### [What to work on]
All of the material below is to be returned exactly.

=-=-=-=-=

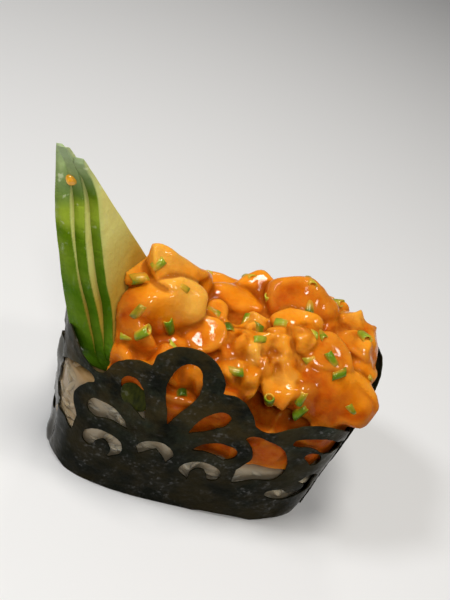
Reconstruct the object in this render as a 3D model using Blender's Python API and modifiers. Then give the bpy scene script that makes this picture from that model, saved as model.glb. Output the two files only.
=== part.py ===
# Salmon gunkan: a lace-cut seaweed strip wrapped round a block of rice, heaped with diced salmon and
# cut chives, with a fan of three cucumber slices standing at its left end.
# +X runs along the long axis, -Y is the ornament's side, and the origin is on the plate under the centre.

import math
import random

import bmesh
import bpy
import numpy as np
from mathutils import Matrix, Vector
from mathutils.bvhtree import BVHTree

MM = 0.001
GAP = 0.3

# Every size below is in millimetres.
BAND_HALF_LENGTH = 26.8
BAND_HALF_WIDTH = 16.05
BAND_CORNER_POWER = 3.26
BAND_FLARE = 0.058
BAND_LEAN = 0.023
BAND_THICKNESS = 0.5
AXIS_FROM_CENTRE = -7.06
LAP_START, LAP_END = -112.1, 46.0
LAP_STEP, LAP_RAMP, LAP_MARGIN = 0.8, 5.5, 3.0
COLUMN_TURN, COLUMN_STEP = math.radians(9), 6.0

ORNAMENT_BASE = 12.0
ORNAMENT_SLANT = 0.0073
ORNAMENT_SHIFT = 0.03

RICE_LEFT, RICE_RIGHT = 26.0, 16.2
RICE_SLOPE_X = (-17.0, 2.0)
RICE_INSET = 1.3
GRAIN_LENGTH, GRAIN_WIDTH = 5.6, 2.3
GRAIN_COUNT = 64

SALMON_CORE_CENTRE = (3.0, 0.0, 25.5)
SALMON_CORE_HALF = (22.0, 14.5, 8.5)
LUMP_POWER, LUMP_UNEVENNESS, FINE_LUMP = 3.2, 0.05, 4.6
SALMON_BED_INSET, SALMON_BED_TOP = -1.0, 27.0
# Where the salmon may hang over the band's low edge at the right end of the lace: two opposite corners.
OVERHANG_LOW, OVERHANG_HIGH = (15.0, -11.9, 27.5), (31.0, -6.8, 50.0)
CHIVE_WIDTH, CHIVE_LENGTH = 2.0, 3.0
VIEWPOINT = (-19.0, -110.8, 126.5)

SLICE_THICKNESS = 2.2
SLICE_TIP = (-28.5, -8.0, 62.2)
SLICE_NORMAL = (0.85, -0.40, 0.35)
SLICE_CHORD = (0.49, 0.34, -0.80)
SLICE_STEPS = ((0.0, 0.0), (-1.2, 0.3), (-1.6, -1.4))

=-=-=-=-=

### [Output below]
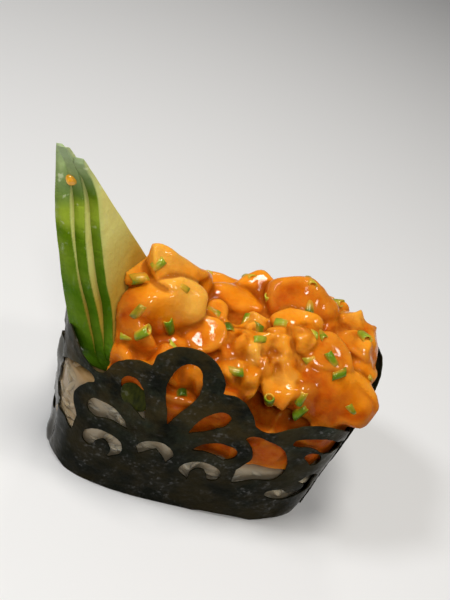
Reconstruct the object in this render as a 3D model using Blender's Python API and modifiers. Then give the bpy scene script that makes this picture from that model, saved as model.glb. Output the two files only.
=== part.py ===
# Salmon gunkan: a lace-cut seaweed strip wrapped round a block of rice, heaped with diced salmon and
# cut chives, with a fan of three cucumber slices standing at its left end.
# +X runs along the long axis, -Y is the ornament's side, and the origin is on the plate under the centre.

import math
import random

import bmesh
import bpy
import numpy as np
from mathutils import Matrix, Vector
from mathutils.bvhtree import BVHTree

MM = 0.001
GAP = 0.3

# Every size below is in millimetres.
BAND_HALF_LENGTH = 26.8
BAND_HALF_WIDTH = 16.05
BAND_CORNER_POWER = 3.26
BAND_FLARE = 0.058
BAND_LEAN = 0.023
BAND_THICKNESS = 0.5
AXIS_FROM_CENTRE = -7.06
LAP_START, LAP_END = -112.1, 46.0
LAP_STEP, LAP_RAMP, LAP_MARGIN = 0.8, 5.5, 3.0
COLUMN_TURN, COLUMN_STEP = math.radians(9), 6.0

ORNAMENT_BASE = 12.0
ORNAMENT_SLANT = 0.0073
ORNAMENT_SHIFT = 0.03

RICE_LEFT, RICE_RIGHT = 26.0, 16.2
RICE_SLOPE_X = (-17.0, 2.0)
RICE_INSET = 1.3
GRAIN_LENGTH, GRAIN_WIDTH = 5.6, 2.3
GRAIN_COUNT = 64

SALMON_CORE_CENTRE = (3.0, 0.0, 25.5)
SALMON_CORE_HALF = (22.0, 14.5, 8.5)
LUMP_POWER, LUMP_UNEVENNESS, FINE_LUMP = 3.2, 0.05, 4.6
SALMON_BED_INSET, SALMON_BED_TOP = -1.0, 27.0
# Where the salmon may hang over the band's low edge at the right end of the lace: two opposite corners.
OVERHANG_LOW, OVERHANG_HIGH = (15.0, -11.9, 27.5), (31.0, -6.8, 50.0)
CHIVE_WIDTH, CHIVE_LENGTH = 2.0, 3.0
VIEWPOINT = (-19.0, -110.8, 126.5)

SLICE_THICKNESS = 2.2
SLICE_TIP = (-28.5, -8.0, 62.2)
SLICE_NORMAL = (0.85, -0.40, 0.35)
SLICE_CHORD = (0.49, 0.34, -0.80)
SLICE_STEPS = ((0.0, 0.0), (-1.2, 0.3), (-1.6, -1.4))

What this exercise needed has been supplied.